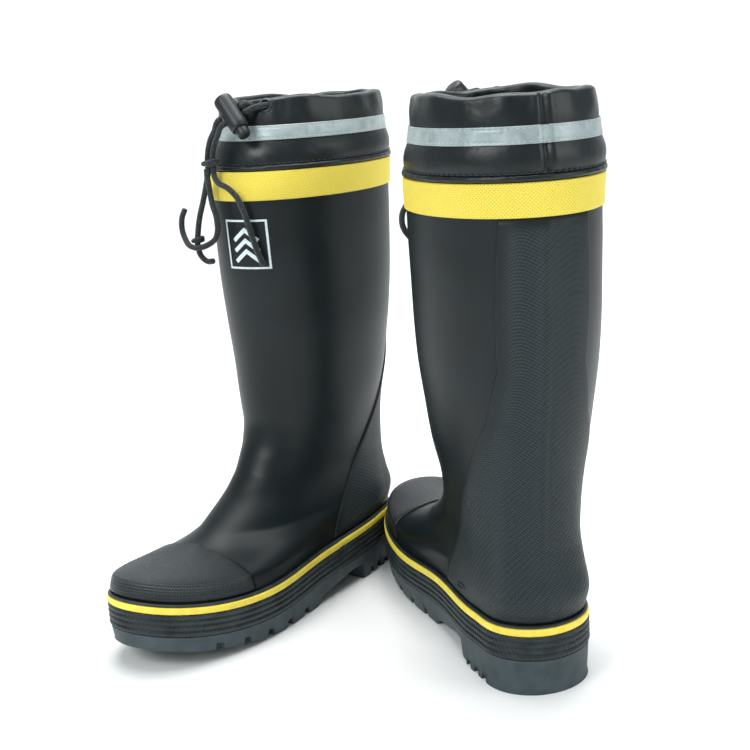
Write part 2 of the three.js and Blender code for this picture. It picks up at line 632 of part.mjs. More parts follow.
const PIECES = [
  ['outsole', outsole, SOLE_RUBBER],
  ['foxing_strip', () => foxing(STRIP_BOTTOM, STRIP_TOP, FOXING_PROUD), SOLE_RUBBER],
  ['foxing_line', () => foxing(LINE_BOTTOM, LINE_TOP, FOXING_PROUD), YELLOW],
  ['foxing_bead', () => foxing(BEAD_BOTTOM, BEAD_TOP, FOXING_PROUD - 1), RUBBER],
  ['upper', upper, RUBBER],
  ['toe_bumper', toeBumper, RUBBER],
  ['heel_panel', heelPanel, RUBBER],
  ['top_band', topBand, YELLOW],
  ['printed_mark', printedMark, INK],
  ['lining', lining, TEXTILE],
  ['toe_cap', toeCap, STEEL],
  ['heel_counter', heelCounter, FOAM],
  ['midsole', () => insole(WALL + GAP, MIDSOLE_BOTTOM, MIDSOLE_THICK), FOAM],
  ['midsole_plate', () => insole(WALL + GAP, PLATE_BOTTOM, PLATE_THICK), STEEL],
  ['footbed', () => insole(-CAP_INNER + 2 * GAP + LINING_WALL, FOOTBED_BOTTOM, FOOTBED_THICK), TEXTILE],
  ['collar', collar, PU],
  ['collar_welt', collarWelt, PU],
  ['collar_seam_tape', collarSeamTape, PU],
  ['reflective_tape', reflectiveTape, SILVER],
  ['eyelet_inner', () => eyelet(EYELETS[0]), STEEL],
  ['eyelet_outer', () => eyelet(EYELETS[1]), STEEL],
  ['drawstring', drawstring, BRAID],
  ['lock_barrel', lockBarrel, PLASTIC],
  ['lock_plunger', lockPlunger, PLASTIC],
  ['lock_spring', lockSpring, STEEL],
  ['cord_strand_a', () => strand(-1, STRAND_A), BRAID],
  ['cord_strand_b', () => strand(1, STRAND_B), BRAID],
  ['cord_tie', () => cordAlong(TIE.map(onFront)), BRAID],
  ['upper_knot', () => knot(UPPER_KNOT), BRAID],
  ['lower_knot', () => knot(LOWER_KNOT), BRAID],
];
const FREE_CORD = ['cord_strand_a', 'cord_strand_b', 'cord_tie', 'upper_knot', 'lower_knot'];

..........

*WORK TO COMPLETE*.
Please repeat the listing above in full and exactly.

*IN RESPONSE*.
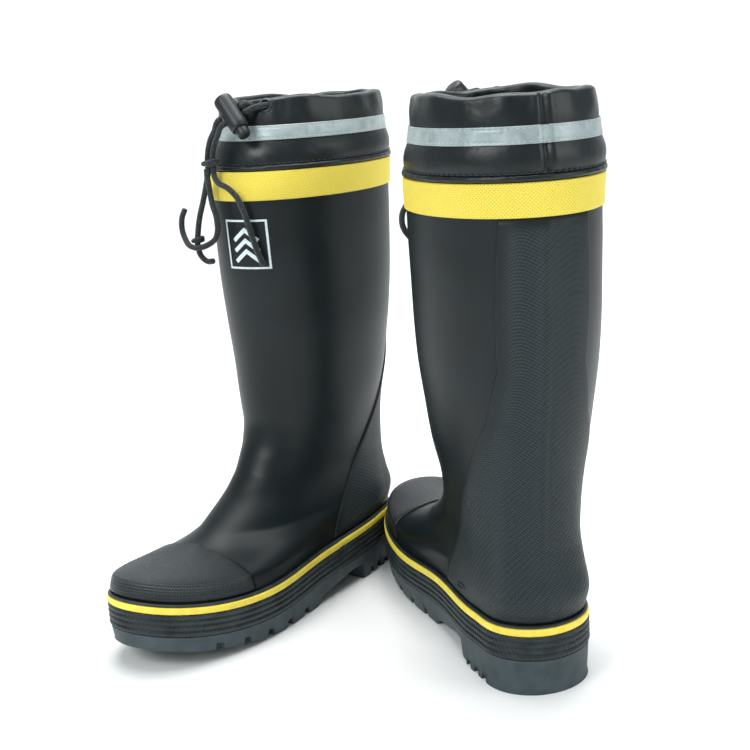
Write part 2 of the three.js and Blender code for this picture. It picks up at line 632 of part.mjs. More parts follow.
const PIECES = [
  ['outsole', outsole, SOLE_RUBBER],
  ['foxing_strip', () => foxing(STRIP_BOTTOM, STRIP_TOP, FOXING_PROUD), SOLE_RUBBER],
  ['foxing_line', () => foxing(LINE_BOTTOM, LINE_TOP, FOXING_PROUD), YELLOW],
  ['foxing_bead', () => foxing(BEAD_BOTTOM, BEAD_TOP, FOXING_PROUD - 1), RUBBER],
  ['upper', upper, RUBBER],
  ['toe_bumper', toeBumper, RUBBER],
  ['heel_panel', heelPanel, RUBBER],
  ['top_band', topBand, YELLOW],
  ['printed_mark', printedMark, INK],
  ['lining', lining, TEXTILE],
  ['toe_cap', toeCap, STEEL],
  ['heel_counter', heelCounter, FOAM],
  ['midsole', () => insole(WALL + GAP, MIDSOLE_BOTTOM, MIDSOLE_THICK), FOAM],
  ['midsole_plate', () => insole(WALL + GAP, PLATE_BOTTOM, PLATE_THICK), STEEL],
  ['footbed', () => insole(-CAP_INNER + 2 * GAP + LINING_WALL, FOOTBED_BOTTOM, FOOTBED_THICK), TEXTILE],
  ['collar', collar, PU],
  ['collar_welt', collarWelt, PU],
  ['collar_seam_tape', collarSeamTape, PU],
  ['reflective_tape', reflectiveTape, SILVER],
  ['eyelet_inner', () => eyelet(EYELETS[0]), STEEL],
  ['eyelet_outer', () => eyelet(EYELETS[1]), STEEL],
  ['drawstring', drawstring, BRAID],
  ['lock_barrel', lockBarrel, PLASTIC],
  ['lock_plunger', lockPlunger, PLASTIC],
  ['lock_spring', lockSpring, STEEL],
  ['cord_strand_a', () => strand(-1, STRAND_A), BRAID],
  ['cord_strand_b', () => strand(1, STRAND_B), BRAID],
  ['cord_tie', () => cordAlong(TIE.map(onFront)), BRAID],
  ['upper_knot', () => knot(UPPER_KNOT), BRAID],
  ['lower_knot', () => knot(LOWER_KNOT), BRAID],
];
const FREE_CORD = ['cord_strand_a', 'cord_strand_b', 'cord_tie', 'upper_knot', 'lower_knot'];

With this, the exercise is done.